Falam também de outros nomes, como o Ricardo Teixeira e o Silvão Leite.
A Amanda [Vettorazzo] pleiteia, o Silvinho [Leite] pleiteia, a pastora Sandra Alves pleiteia.
Há algum problema se for um vereador estreante?
Nenhum.
O Marçal tem dito que sua mudança para o União está certa. É verdade?
Não está havendo negociação, é um boato. Quando e se houver discussão, eu participarei.
Qual acordo o União tem com o prefeito?
Temos um acordo. Dar sustentação ao prefeito Ricardo Nunes nesse mandato que nós defendemos nas urnas. Nós conseguimos trazer cerca de 700 mil votos no primeiro turno para ele. É significativo.
Qual é o interesse do União em pedir ao prefeito as secretarias de Mananciais e de Defesa dos Animais?
Não é do partido, é do povo. Temos duas “caixas d’água” que atendem só na zona sul 5,3 milhões de pessoas, as represas Billings e Guarapiranga. São 5,3 milhões de pessoas que bebem daquela água e ela está degradada. E eu não pedi as pastas para mim, eu pedi a criação delas.
O que o União vai pedir em troca dessa sustentação ao governo?
Nada. O maior exemplo sou eu, eu não aceito cargo nenhum dele, nenhum. Se o prefeito achar oportuno, que escolha dentro dos quadros do União. Agora, é natural que você participe de um governo se disputou ao lado dele.
A prefeitura cogita uma nova licitação para substituir as empresas de ônibus Transwolff e UPBus. A troca é viável?
Não. Uma concessão para se romper tem que ter um motivo muito forte. As duas empresas têm naturezas diferentes. Na Transwolff não tem PCC, ao contrário do que a imprensa fala. Não vou responder pelo outro lado [UPBus] porque não conheço muito. A Trasnwolff tem um problema da área econômica, de gestão, que, segundo eu soube, está sendo sanado. Só.
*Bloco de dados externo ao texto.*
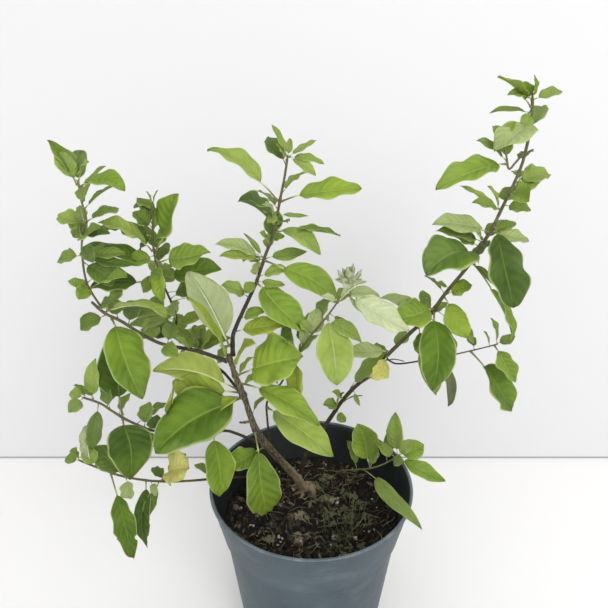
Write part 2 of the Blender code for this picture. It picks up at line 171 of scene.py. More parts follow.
def new_group(name: str, inputs: dict[str, float], outputs: Sequence[str]) -> tuple:
    """Start a shader node group.

    Args:
        name: the group's name.
        inputs: each value input with its default.
        outputs: the names of its value outputs.

    Returns:
        The sheet to write on, the group's input node and its output node.
    """
    tree = bpy.data.node_groups.new(name, "ShaderNodeTree")
    for socket_name, value in inputs.items():
        socket = tree.interface.new_socket(socket_name, in_out="INPUT",
                                           socket_type="NodeSocketFloat")
        socket.default_value = value
    for socket_name in outputs:
        tree.interface.new_socket(socket_name, in_out="OUTPUT",
                                  socket_type="NodeSocketFloat")
    sheet = NodeSheet(tree)
    return sheet, sheet.add("NodeGroupInput"), sheet.add("NodeGroupOutput")


class Effects:
    """The node groups that more than one finish uses, each built once."""

    _made: dict[str, bpy.types.NodeTree] = {}

    @classmethod
    def get(cls, name: str) -> bpy.types.NodeTree:
        """Return a group by name, and build it the first time."""
        if name not in cls._made:
            cls._made[name] = getattr(cls, name)()
        return cls._made[name]

    @staticmethod
    def veins() -> bpy.types.NodeTree:
        """Build the leaf veins: a midrib, curved side veins and a fine net."""
        sheet, given, out = new_group("veins", {"Pairs": 7.0, "Slant": 0.26},
                                      ("Vein", "Relief", "Edge"))
        parts = sheet.add("ShaderNodeSeparateXYZ", {0: sheet.map()}).outputs
        across = sheet.math("ABSOLUTE", sheet.math(
            "MULTIPLY_ADD", parts[1], 2.0, -1.0))
        wobble = sheet.noise(sheet.place(), 160.0, 2.0)
        along = sheet.math("ADD", parts[0],
                           sheet.math("MULTIPLY_ADD", wobble, 0.05, -0.025))
        curve = sheet.math("MULTIPLY", given.outputs["Slant"],
                           sheet.math("POWER", across, 1.35))
        phase = sheet.math("MULTIPLY", sheet.math("SUBTRACT", along, curve),
                           given.outputs["Pairs"])
        gap = sheet.math("MULTIPLY", sheet.math("ABSOLUTE", sheet.math(
            "SUBTRACT", sheet.math("FRACT", phase), 0.5)), 2.0)
        side = sheet.ramp(gap, 0.86, 0.99)
        side = sheet.math("MULTIPLY", side, sheet.ramp(across, 1.02, 0.55))
        rib = sheet.ramp(across, 0.075, 0.02)
        net = sheet.add("ShaderNodeTexVoronoi", {"Vector": sheet.place(), "Scale": 900.0},
                        feature="DISTANCE_TO_EDGE").outputs["Distance"]
        net = sheet.math("MULTIPLY", sheet.ramp(net, 0.12, 0.0), 0.22)
        vein = sheet.math("MAXIMUM", rib, sheet.math(
            "MAXIMUM", sheet.math("MULTIPLY", side, 0.62), net))
        swell = sheet.math("MULTIPLY", sheet.math("SINE", sheet.math(
            "MULTIPLY", gap, math.pi / 2)), -1.0)
        relief = sheet.math("SUBTRACT", sheet.math("MULTIPLY", swell, 0.6), vein)
        links = sheet.tree.links
        links.new(vein, out.inputs["Vein"])
        links.new(relief, out.inputs["Relief"])
        links.new(across, out.inputs["Edge"])
        return sheet.tree

    @staticmethod
    def mottle() -> bpy.types.NodeTree:
        """Build soft blotches and small specks at a given scale."""
        sheet, given, out = new_group("mottle", {"Scale": 60.0, "Specks": 600.0},
                                      ("Blotch", "Speck"))
        spot = sheet.place()
        blotch = sheet.noise(spot, given.outputs["Scale"], 4.0, 0.55)
        speck = sheet.noise(spot, given.outputs["Specks"], 2.0, 0.6)
        sheet.tree.links.new(sheet.ramp(blotch, 0.35, 0.65), out.inputs["Blotch"])
        sheet.tree.links.new(sheet.ramp(speck, 0.6, 0.72), out.inputs["Speck"])
        return sheet.tree

    @classmethod
    def use(cls, sheet: NodeSheet, name: str, **values: float) -> bpy.types.Node:
        """Place a group in a material.

        Args:
            sheet: the material's sheet.
            name: the group's name.
            values: values for its inputs.

        Returns:
            The group's node.
        """
        node = sheet.add("ShaderNodeGroup", node_tree=cls.get(name))
        for key, value in values.items():
            node.inputs[key].default_value = value
        return node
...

Então não é motivo para caducidade.
O senhor ainda tem contato com Pandora [Luiz Carlos Pacheco, dono da Transwolff], depois que ele foi preso?
Ele sempre foi vizinho da gente, trabalhou, se falar que ele era do PCC, eu não acredito em hipótese nenhuma, tanto que a Justiça soltou. A acusação principal é que houve lavagem de dinheiro [para o PCC], e ficou provado que não houve. Eu não tenho contato com ele, porque como o Ministério Público disse que eu sou testemunha, não posso falar com o eventual acusado. […] Eu não tenho sociedade nenhuma com a Transwolff. Ele contratou o aluguel de uma propriedade minha e, em 2016, comprou a propriedade, e só. Não tem nenhuma relação minha com ele.
O que o senhor pretende fazer agora? Vai para o Corinthians [ele tentou a vice-presidência em 2023]?
Já estou voltando para a minha construtora. No partido permaneço mais dois, três anos, até após a eleição de governador. E do Corinthians, já desisti. Lá tem mais política do que aqui [na Câmara], meu Deus. E eu já não quero fazer política nem aqui.
Raio-x | Milton Leite, 68
Nascido em São Paulo, Milton Leite da Silva ocupa a cadeira de vereador desde 1997 e presidiu a Câmara Municipal por seis anos —em 2017 e 2018 e de 2021 a 2024. Ele lidera o União Brasil na capital e é tesoureiro do diretório estadual. Empresário desde os 22 anos, também é dono da construtora Neumax e de empresas de perfurações e sondagens.